Extract the complete listing and output it unchanged.

*-*-*

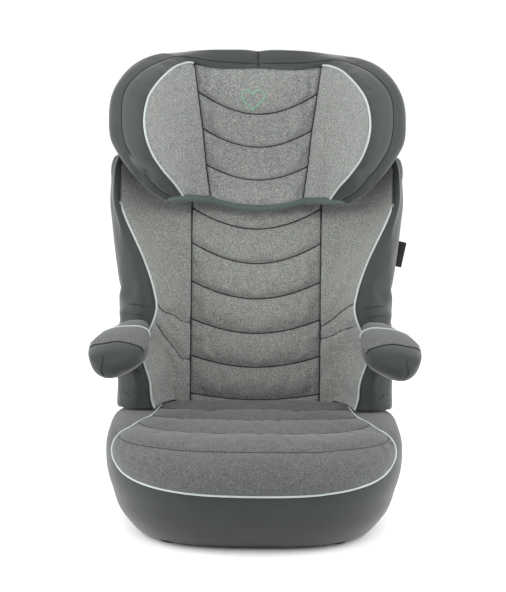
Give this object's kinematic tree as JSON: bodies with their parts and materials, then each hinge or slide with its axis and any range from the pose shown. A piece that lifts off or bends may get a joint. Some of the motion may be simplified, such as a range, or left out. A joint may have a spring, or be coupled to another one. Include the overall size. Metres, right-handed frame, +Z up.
{
  "type": "high-back booster seat",
  "caption": "High-back booster seat with a padded base, a reclining winged backrest with armrests and a sliding winged headrest.",
  "frame": {"origin": "on the ground under the middle of the whole seat", "axes": "+Z up, +X to the right when looking at the seat's front, +Y towards the back"},
  "size_m": [0.4832, 0.4555, 0.6769],
  "materials": {
    "shell_plastic": "fine moulded grain",
    "black_plastic": "satin",
    "guide_plastic": "smooth",
    "zinc_steel": "zinc plated",
    "foot_rubber": "matt",
    "foam": "open-cell foam",
    "melange_fabric": "grey melange weave, quilted",
    "dark_fabric": "dark grey fine knit",
    "label_fabric": "woven tape"
  },
  "bodies": {
    "base": {"base_shell": "shell_plastic", "hinge_bracket": "shell_plastic", "base_feet": "foot_rubber", "hinge_rod": "zinc_steel", "hinge_rod_caps": "black_plastic", "seat_foam": "foam", "seat_cover": "melange_fabric", "base_skirt": "dark_fabric"},
    "backrest": {"backrest_shell": "shell_plastic", "slide_rail_left": "black_plastic", "slide_rail_right": "black_plastic", "rail_screws": "zinc_steel", "backrest_foam": "foam", "backrest_cover": "melange_fabric", "wing_pad_left": "melange_fabric", "wing_pad_right": "melange_fabric", "side_cover_left": "dark_fabric", "side_cover_right": "dark_fabric", "armrest_core_left": "black_plastic", "armrest_core_right": "black_plastic", "armrest_pad_left": "dark_fabric", "armrest_pad_right": "dark_fabric", "side_label": "label_fabric"},
    "headrest": {"headrest_shell": "shell_plastic", "headrest_stem": "black_plastic", "stem_screws": "zinc_steel", "head_foam": "foam", "head_cover": "melange_fabric", "head_wing_pad_left": "melange_fabric", "head_wing_pad_right": "melange_fabric", "head_side_cover_left": "dark_fabric", "head_side_cover_right": "dark_fabric", "head_top_cover": "dark_fabric", "headrest_rear_cover": "shell_plastic", "belt_guide_left": "guide_plastic", "belt_guide_right": "guide_plastic", "guide_screws": "zinc_steel", "latch_housing": "black_plastic", "latch_springs": "zinc_steel"},
    "release_handle": {"release_handle": "black_plastic", "pull_strap": "dark_fabric", "latch_cam": "black_plastic"},
    "latch_bolt_left": {"latch_bolt_left": "zinc_steel"},
    "latch_bolt_right": {"latch_bolt_right": "zinc_steel"}
  },
  "joints": [
    {"name": "backrest_recline", "type": "hinge", "parent": "base", "child": "backrest", "pos_m": [0, 0.13, 0.07], "axis": [-1, 0, 0], "range_deg": [0, 14]},
    {"name": "headrest_height", "type": "slide", "parent": "backrest", "child": "headrest", "axis": [0, 0.1736, 0.9848], "range_m": [0, 0.15]},
    {"name": "release_handle_pull", "type": "slide", "parent": "headrest", "child": "release_handle", "axis": [0, 0.1736, 0.9848], "range_m": [0, 0.009], "stiffness_N_per_m": 600, "springref_m": -0.005},
    {"name": "latch_bolt_left_slide", "type": "slide", "parent": "headrest", "child": "latch_bolt_left", "axis": [1, 0, 0], "range_m": [0, 0.009]},
    {"name": "latch_bolt_right_slide", "type": "slide", "parent": "headrest", "child": "latch_bolt_right", "axis": [-1, 0, 0], "range_m": [0, 0.009]}
  ],
  "couplings": [
    {"joint": "latch_bolt_left_slide", "follows": "release_handle_pull", "ratio": 1},
    {"joint": "latch_bolt_right_slide", "follows": "release_handle_pull", "ratio": 1}
  ]
}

*-*-*

▸ Full answer:
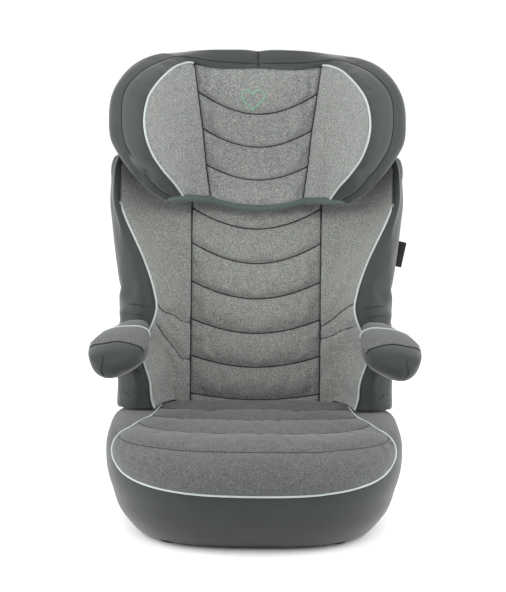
Give this object's kinematic tree as JSON: bodies with their parts and materials, then each hinge or slide with its axis and any range from the pose shown. A piece that lifts off or bends may get a joint. Some of the motion may be simplified, such as a range, or left out. A joint may have a spring, or be coupled to another one. Include the overall size. Metres, right-handed frame, +Z up.
{
  "type": "high-back booster seat",
  "caption": "High-back booster seat with a padded base, a reclining winged backrest with armrests and a sliding winged headrest.",
  "frame": {"origin": "on the ground under the middle of the whole seat", "axes": "+Z up, +X to the right when looking at the seat's front, +Y towards the back"},
  "size_m": [0.4832, 0.4555, 0.6769],
  "materials": {
    "shell_plastic": "fine moulded grain",
    "black_plastic": "satin",
    "guide_plastic": "smooth",
    "zinc_steel": "zinc plated",
    "foot_rubber": "matt",
    "foam": "open-cell foam",
    "melange_fabric": "grey melange weave, quilted",
    "dark_fabric": "dark grey fine knit",
    "label_fabric": "woven tape"
  },
  "bodies": {
    "base": {"base_shell": "shell_plastic", "hinge_bracket": "shell_plastic", "base_feet": "foot_rubber", "hinge_rod": "zinc_steel", "hinge_rod_caps": "black_plastic", "seat_foam": "foam", "seat_cover": "melange_fabric", "base_skirt": "dark_fabric"},
    "backrest": {"backrest_shell": "shell_plastic", "slide_rail_left": "black_plastic", "slide_rail_right": "black_plastic", "rail_screws": "zinc_steel", "backrest_foam": "foam", "backrest_cover": "melange_fabric", "wing_pad_left": "melange_fabric", "wing_pad_right": "melange_fabric", "side_cover_left": "dark_fabric", "side_cover_right": "dark_fabric", "armrest_core_left": "black_plastic", "armrest_core_right": "black_plastic", "armrest_pad_left": "dark_fabric", "armrest_pad_right": "dark_fabric", "side_label": "label_fabric"},
    "headrest": {"headrest_shell": "shell_plastic", "headrest_stem": "black_plastic", "stem_screws": "zinc_steel", "head_foam": "foam", "head_cover": "melange_fabric", "head_wing_pad_left": "melange_fabric", "head_wing_pad_right": "melange_fabric", "head_side_cover_left": "dark_fabric", "head_side_cover_right": "dark_fabric", "head_top_cover": "dark_fabric", "headrest_rear_cover": "shell_plastic", "belt_guide_left": "guide_plastic", "belt_guide_right": "guide_plastic", "guide_screws": "zinc_steel", "latch_housing": "black_plastic", "latch_springs": "zinc_steel"},
    "release_handle": {"release_handle": "black_plastic", "pull_strap": "dark_fabric", "latch_cam": "black_plastic"},
    "latch_bolt_left": {"latch_bolt_left": "zinc_steel"},
    "latch_bolt_right": {"latch_bolt_right": "zinc_steel"}
  },
  "joints": [
    {"name": "backrest_recline", "type": "hinge", "parent": "base", "child": "backrest", "pos_m": [0, 0.13, 0.07], "axis": [-1, 0, 0], "range_deg": [0, 14]},
    {"name": "headrest_height", "type": "slide", "parent": "backrest", "child": "headrest", "axis": [0, 0.1736, 0.9848], "range_m": [0, 0.15]},
    {"name": "release_handle_pull", "type": "slide", "parent": "headrest", "child": "release_handle", "axis": [0, 0.1736, 0.9848], "range_m": [0, 0.009], "stiffness_N_per_m": 600, "springref_m": -0.005},
    {"name": "latch_bolt_left_slide", "type": "slide", "parent": "headrest", "child": "latch_bolt_left", "axis": [1, 0, 0], "range_m": [0, 0.009]},
    {"name": "latch_bolt_right_slide", "type": "slide", "parent": "headrest", "child": "latch_bolt_right", "axis": [-1, 0, 0], "range_m": [0, 0.009]}
  ],
  "couplings": [
    {"joint": "latch_bolt_left_slide", "follows": "release_handle_pull", "ratio": 1},
    {"joint": "latch_bolt_right_slide", "follows": "release_handle_pull", "ratio": 1}
  ]
}